Prove without using mean value theorem Let $a$ and $b$ be the fixed points of a differentiable function $f$, meaning that $f(a)=a$ and $f(b)=b$. If it is given that $f'(x)$ is never equal to 1, then prove that such a function does not exist.
Using the mean value theorem, on $a$ and $b$, we have for some $c$:
$$f'(c)=\frac{f(a)-f(b)}{a-b}=\frac{a-b}{a-b}=1$$
Which is clearly a contradiction. It is a simple application of the mean value theorem. However, I want to see where its provable without using the MVT (or the equivalent Rolle's Theorem), more from the definition of derivative. But I am not able to see any way out to.
If you ask for the motivation, I think it is interesting to prove simple applications of the MVT from something more elementary.
 A: Assuming you mean that $f'(x)$ is never $1$, the only thing I can think of is essentially to reprove Rolle and the MVT (that is, the MVT is pretty elementary):
Let $g(x)=f(x)-x$. Then $g(a)=0$ and $g(b)=0$. If $g(x)$ is not identically $0$, then it must attain a maximum or a minimum at some point $c$ between $a$ and $b$. Then $f'(c)-1=g'(c)=0$, but we said that $f'(x)$ is never $1$.

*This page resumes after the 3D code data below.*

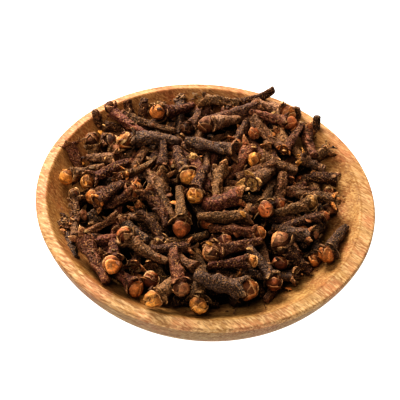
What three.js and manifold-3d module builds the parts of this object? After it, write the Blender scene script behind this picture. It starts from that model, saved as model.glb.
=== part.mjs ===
// A shallow turned wooden bowl heaped with whole dried cloves.
// Millimetres, +Z up. The origin is the middle of the bowl's flat foot.
// The bowl and the heap are two solids that keep a thin gap between them.

import * as THREE from "three";
import { mergeVertices } from "three/addons/utils/BufferGeometryUtils.js";
import Module from "manifold-3d";

const wasm = await Module();
wasm.setup();

// ---- Bowl ----

const RIM_RADIUS = 45;            // the widest circle
const WIDEST_HEIGHT = 20.3;       // height of the widest circle
const BAND_DROP = 1.3;            // the upright edge band ends in a sharp arris this far below it
const WALL_RADIUS = 29;           // the outer wall is an arc of this radius
const WALL_LEAN = 16.5;           // its lean from upright at the arris, degrees
const EDGE_ROUND = 0.9;           // the edge between the band and the rim's top is rounded over
const RIM_RISE = 0.45;            // the rim's inner edge stands this much above the widest circle
const HOLLOW_RADIUS = 42.2;       // the hollow's edge
const HOLLOW_DEPTH = 15.5;        // from the rim's inner edge down to the middle of the hollow
const HOLLOW_SHIFT = -0.55;       // the hollow was turned a little off the outside's centre
const HOLLOW_OVAL = 0.983;        // and has dried a little narrower along X
const TURNING_FACETS = 48;        // facets round the bowl
const WALL_RINGS = 7;             // and along the outer wall, the rounded edge and the hollow
const EDGE_RINGS = 3;
const HOLLOW_RINGS = 8;
const SPACE_MARGIN = 4;           // the space for the heap reaches this far out over the rim
const SPACE_TOP = 60;             // and up to here
const SPACE_RINGS = 9;

// ---- Heap ----

const GAP = 0.3;                  // between the heap and the wood
const PEAK_HEIGHT = 27;           // the mound's top above the foot
const EDGE_RISE = 2.4;            // the mound's surface above the wood where it meets the wall
const MOUND_POWER = 2.2;          // how flat the mound's top is
const EDGE_RADII = [37.5, 42.5, 42, 42.5, 37, 40.5, 41, 37.5];   // where it meets the wall, every 45 degrees
const EDGE_MARGIN = 1.5;          // the middles of loose pieces stay this far inside that edge
const FLOOR_TOP = 20;             // the pieces lie on a dome with this top
const FLOOR_RADIUS = 32;          // which meets the hollow at this radius
const PRESS = 0.3;                // pieces press this far into each other
const HEAP_SEED = 5150;
const PROBES = 30;                // places tried before the lowest of them takes the next piece
const PROBE_RADIUS = 1;

// Pieces are laid until so many in a row find no place at least this deep under the mound's surface, or
// would rise too far past it. The first lot lies under the pieces on top, the last fills between them.
const FIRST_LOT = { depth: 5.8, patience: 60, rise: -3.9 };
const LAST_LOT = { depth: 4.2, patience: 80, rise: -1.5 };

// Small random moves, each kept if the piece comes to lie lower: their number, slide and turn in degrees.
const LOOSE_MOVES = { steps: 40, slide: 1.2, turn: 12 };
const SMALL_MOVES = { steps: 20, slide: 0.3, turn: 3.5 };

// The solid is a core with the pieces that show fused on.
const CORE_DEPTH = 4;             // the core comes up to this far below the mound's surface
const CORE_REACH = 0.92;          // and this share of the way to its edge
const CORE_THICKNESS = 0.5;       // at its edge
const CORE_FACETS = 20;
const CORE_RINGS = 4;
const SHOWN_BEADS = { whole: 4, open: 4, stalk: 4, ball: 1 };   // a piece with fewer in view is left out

// ---- Cloves, for a middling girth ----

const TAIL_RADIUS = 1.0;          // the stem's thin end
const NECK_RADIUS = 1.65;         // the stem just under the lobes
const BALL_RADIUS = 2.3;          // the bud's
const BALL_FLAT = 0.6;            // its top's radius as a share of that
const BALL_RISE = 2.6;            // its widest place above the neck
const SEPAL_TIP = { radius: 2.9, rise: 1.7 };     // the four lobes round a whole bud, from the neck
const SEPAL_NOTCH = { radius: 2, rise: 0.8 };     // and the notches between them
const LOBE_TIP_RADIUS = 3.1;      // the spread lobes of a clove that has lost its bud
const LOBE_NOTCH = { radius: 1.9, rise: 1.1 };
const CUP = { radius: 1.1, rise: 0.9 };           // the cup inside them
const HEAD_LENGTH = { whole: 4.9, open: 2.5, stalk: 0, ball: 4.6 };
const LOBES = 4;
const CLOVE_SIDES = 5;            // sides of a stem or a bud
const SIDES_SWELL = 1.1;          // widens a five-sided section to the size of the round one

// The usual length, and how far a piece's own is from it as a share.
const USUAL_LENGTH = { whole: 15.6, open: 13.2, stalk: 10.5, ball: 4.6 };
const LENGTH_SPREAD = { whole: 0.17, open: 0.17, stalk: 0.17, ball: 0.08 };
const USUAL_GIRTH = 0.9;
const GIRTH_SPREAD = 0.17;
const USUAL_TILT = 45;            // the steepest that a loose piece starts at, degrees
const KIND_SHARES = [["whole", 0.39], ["open", 0.45], ["stalk", 0.13], ["ball", 0.03]];

// While the heap is filled a row of balls stands for each piece: the stem's, and one for the head.
const STEM_BEADS = 6;
const HEAD_BEAD = { whole: { radius: 2.4, drop: 2.4 }, open: { radius: 2.3, drop: 1.2 } };

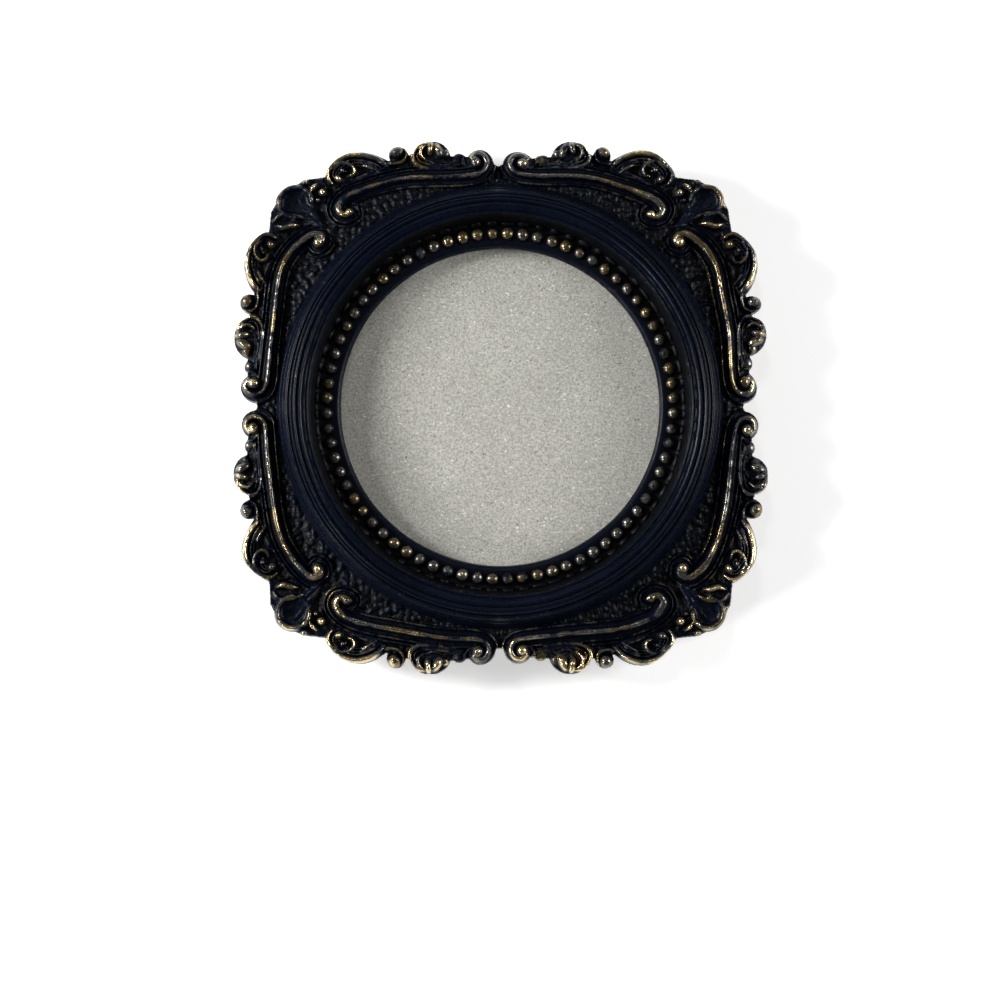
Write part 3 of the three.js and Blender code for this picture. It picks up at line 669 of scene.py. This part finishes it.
def relief(x, y, wobble):
    """The carved border's heights above the casting's back, its wax, and how far it stands proud."""
    clay = Clay(x, y, wobble)
    for carve in (carve_rails, carve_shell, carve_pearl, carve_acanthus, carve_corner):
        carve(clay)
    # Hand work: lumps of several sizes, and cuts where the noise crosses zero
    lumps = ((0.05, 0.9, 11), (0.035, 0.45, 13), (0.12, 5.0, 17))
    uneven = sum(much * value_noise(x, y, cell, seed) for much, cell, seed in lumps)
    uneven -= 0.22 * np.clip(0.4 - np.abs(value_noise(x, y, 1.7, 19)), 0, 1)
    return clay.height + uneven, clay.gilt, clay.height - clay.ground


def outline_radius(angles, wobble, reach=70.0, step=0.04):
    """The casting's outer radius in each direction, kept just inside the CAD casting's reach."""
    radii = np.arange(reach, 50, -step)
    a, r = np.meshgrid(angles, radii, indexing="ij")
    on = in_outline(*folded(*hand_wobble(r * np.cos(a), r * np.sin(a), wobble)))
    room = (CASTING_HIGH.x / MM - 0.15) / np.maximum(np.abs(np.cos(angles)), np.abs(np.sin(angles)))
    return np.minimum(radii[np.argmax(on, axis=1)], room)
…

Here is another approach using integrals, but I don't think it is more elementary than the MVT (and it requires $f$ to be continuously differentiable):
If $g'(x)\gt0$ for all $x$ between $a$ and $b$, then $g(b)-g(a)=\int_a^bg'(x)\,\mathrm{d}x\gt0$. Likewise for $g'(x)\lt0$ for all $x$ between $a$ and $b$. If $g'(d)\gt0$ and $g'(e)\lt0$ for some $d$ and $e$ between $a$ and $b$, then the Intermediate Value Theorem says that $g'(c)=0$ for some $c$ between $d$ and $e$.
We might be able to lift the requirement that $f$ be continuously differentiable, but I think we need to use the MVT to show what kinds of discontinuities a derivative can have.